During the years he worked at Cosimo's court, Cellini produced three marble sculptures of what he called Greek "fables" when referring to his own love for youths. Each statue represented a beautiful youth with his male lover (Apollo and Hyacinth, Ganymede with Jupiter's eagle, Narcissus captivated by his reflection).

These subjects were generally recognized as ones inflected with homoeroticism, as were, in certain manifestations, such figures as Eros/Cupid and Orpheus. Beefy Hercules was feminized under Omphale's sway, or enjoyed genital contact while wrestling with Antaeus.

Religious Representations

An erotic component in any image did not exclude other effects and themes. Religious representations included Christ's adored body, ephebic St. Sebastian penetrated by arrows, same-sex kissing in Paradise, pious women bonding intensely, or witches seducing women. In some of Michelangelo's drawings men grapple in close embrace, eroticizing the soul's struggle between opposing forces.

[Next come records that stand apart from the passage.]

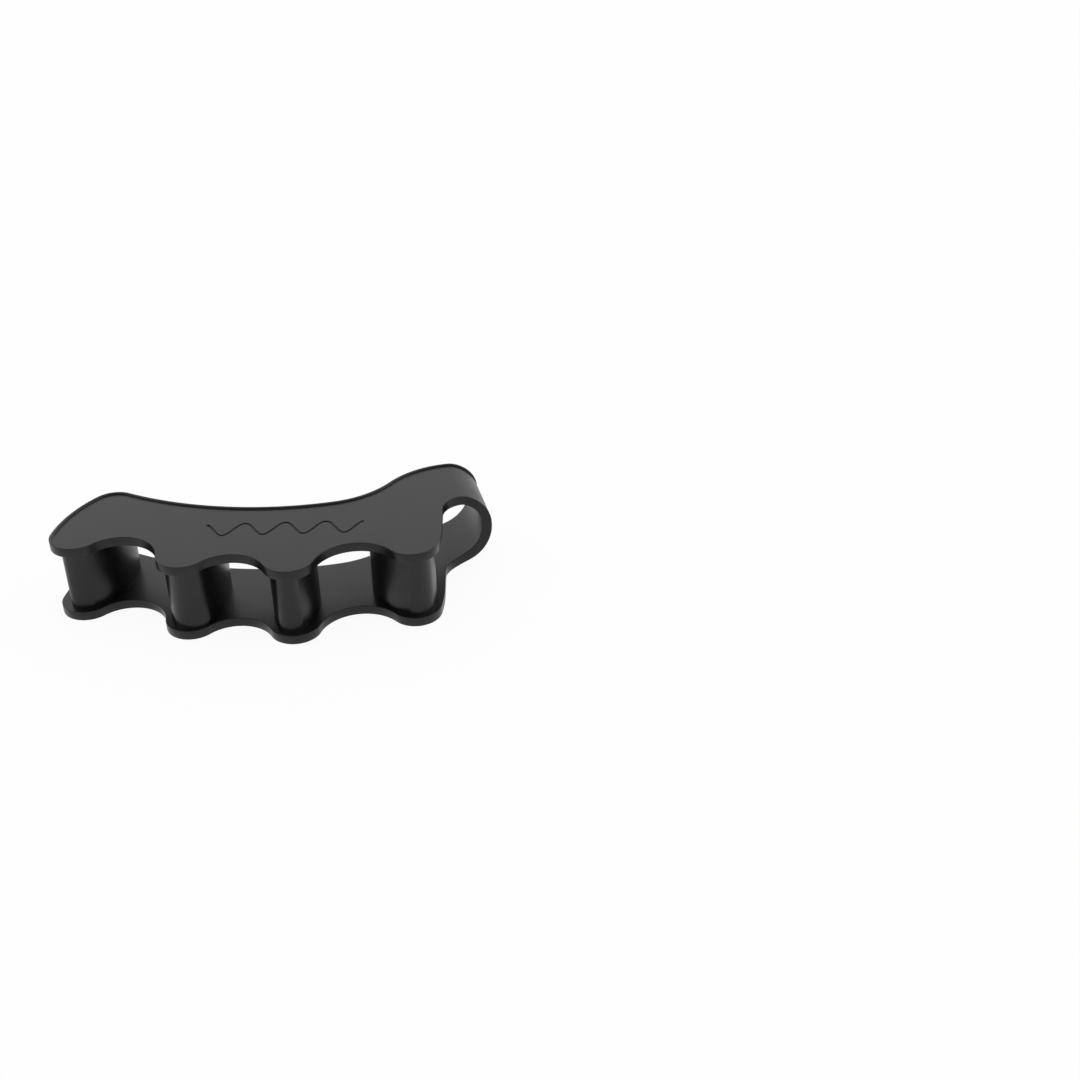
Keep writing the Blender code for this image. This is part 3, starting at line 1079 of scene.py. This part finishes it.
@dataclass(frozen=True)
class Table:
    """A plain pale table with a low upright rim, far out, that hides the room's dim side."""

    size: float = 6.0
    rim: float = 0.6
    grey: float = 0.90
    spread: float = 0.03
    clouds: Noise = Noise(1.0 / 9.0, 2.0)
    roughness: float = 0.9
    white: float = 0.94

    def material(self) -> bpy.types.Material:
        """Builds the table's finish.

        What looks straight at it sees mostly plain white, so that the picture's
        ground is white without more light. The rest is the real table, which
        keeps the object's shadow.

        Returns:
            The material.
        """
        material = bpy.data.materials.new("pale_table")
        bench = Bench(material)
        cloud = self.clouds.over(bench, bench.add("ShaderNodeTexCoord", output="Object"))
        top = self.grey + self.spread
        colour = bench.add("ShaderNodeMix", {"data_type": "RGBA"}, {
            0: cloud, 6: (self.grey, self.grey, self.grey, 1.0), 7: (top, top, top, 1.0)}, 2)
        table = bench.add("ShaderNodeBsdfPrincipled", {}, {
            "Base Color": colour, "Roughness": self.roughness})
        ground = bench.add("ShaderNodeEmission", {}, {"Color": (1.0, 1.0, 1.0, 1.0), "Strength": 1.0})
        rays = [bench.add("ShaderNodeLightPath", output=kind.value) for kind in Seen]
        seen = (rays[0] + rays[1] + rays[2]).clamped() * self.white
        mixed = bench.add("ShaderNodeMixShader", {}, {0: seen, 1: table, 2: ground})
        bench.add("ShaderNodeOutputMaterial", {}, {"Surface": mixed})
        return material

    def build(self) -> bpy.types.Object:
        """Lays the table under the object.

        Returns:
            The table.
        """
        bm = bmesh.new()
        bmesh.ops.create_grid(bm, x_segments=1, y_segments=1, size=self.size / 2)
        raised = bmesh.ops.extrude_edge_only(bm, edges=bm.edges)["geom"]
        bmesh.ops.translate(bm, verts=of_kind(raised, bmesh.types.BMVert), vec=(0.0, 0.0, self.rim))
        top = object_from(bm, "table")
        if top.data.polygons[0].normal.z < 0:
            top.data.flip_normals()
        top.data.materials.append(self.material())
        return top


@dataclass(frozen=True)
class Viewpoint:
    """The place that the photograph was taken from."""

    at: tuple[float, float, float] = (0.06153, -0.29839, 0.19779)
    pitch: float = math.radians(31.932)
    roll: float = math.radians(-0.862)
    lens: float = 50.0
    sensor: float = 36.0
    near: float = 0.01

    def build(self) -> bpy.types.Object:
        """Sets up the camera.

        Returns:
            The camera.
        """
        data = bpy.data.cameras.new("camera")
        data.lens = self.lens
        data.sensor_width = self.sensor
        data.clip_start = self.near
        eye = bpy.data.objects.new("camera", data)
        tilt = Matrix.Rotation(math.pi / 2 - self.pitch, 4, "X") @ Matrix.Rotation(self.roll, 4, "Z")
        eye.matrix_world = Matrix.Translation(self.at) @ tilt
        bpy.context.scene.collection.objects.link(eye)
        return eye


@dataclass(frozen=True)
class Studio:
    """The table, the room's light and the camera."""

    table: Table
    room: Room
    viewpoint: Viewpoint

    def build(self) -> None:
        """Sets all three up."""
        scene = bpy.context.scene
        self.table.build()
        scene.world = self.room.build()
        scene.camera = self.viewpoint.build()
        scene.view_settings.view_transform = "Standard"


def write_sizes() -> None:
    """Updates the view layer."""
    bpy.context.view_layer.update()


def main() -> None:
    """Builds the moulding and the studio."""
    logging.basicConfig(level=logging.INFO, format="%(name)s: %(message)s")
    piece = Moulding(PlateOutline(), LoopSection(), SatinSilicone()).build()
    LOG.info("%s: %d faces", piece.name, len(piece.data.polygons))
    Studio(Table(), Room(), Viewpoint()).build()
    LOG.info("studio: table, room and camera")
    write_sizes()


if __name__ == "__main__":
    main()
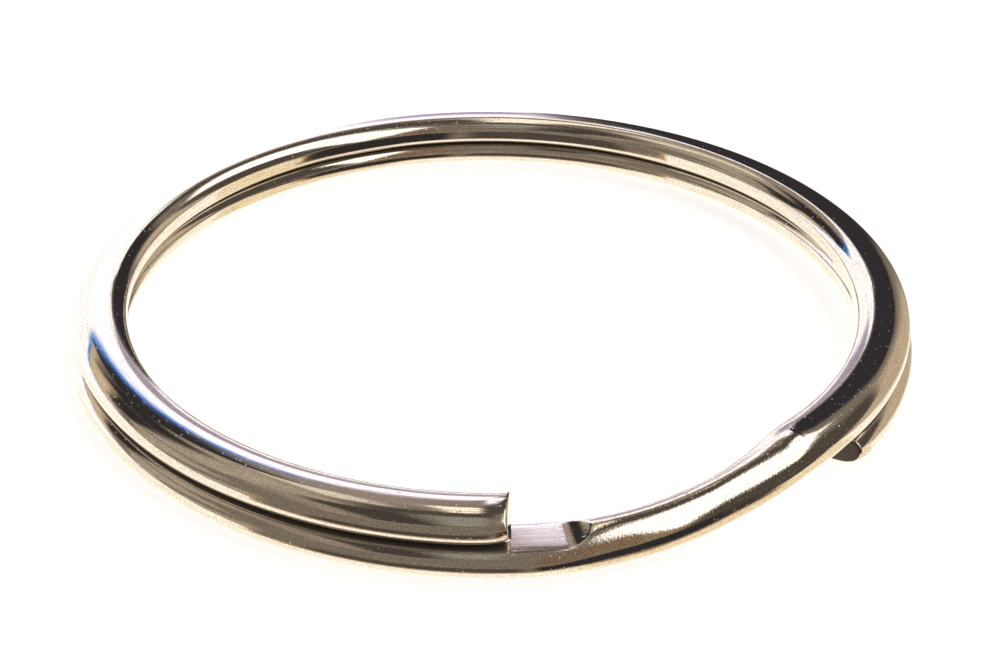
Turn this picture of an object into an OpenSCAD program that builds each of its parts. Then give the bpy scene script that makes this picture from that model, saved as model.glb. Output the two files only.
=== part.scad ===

Renaissance imagery might appear to condemn non-normative sex or treat a non-erotic subject such as the feminine personification of Virtues, but it was possible for viewers to take the works in other, imaginative directions. The issues of multivalence and alternative reception require more study, and are especially important in relation to female viewers.

Women as Viewers of Art

Many images representing erotic activities between women were made for a presumptively male audience. Nevertheless, in palace interiors (such as one at Fontanellato frescoed by Parmigianino, or the French king's villa at Fontainebleau decorated by Primaticcio and others) women were expected to see scenes of naked women bathing together and touching each other during their toilette, usually in the context of propounding chastity (not having sex with any man other than one's husband).

Women were understood to find sensual pleasure from looking. Titian's close friend Pietro Aretino published in 1534 an obscene scenario in which nuns at an orgy were aroused by pornographic illustrations and had sex with each other. Around 1585 the minor French aristocrat Brantôme described noblewomen enjoying erotic books and paintings, and another chapter concentrated on "woman with woman" (donna con donna) sex.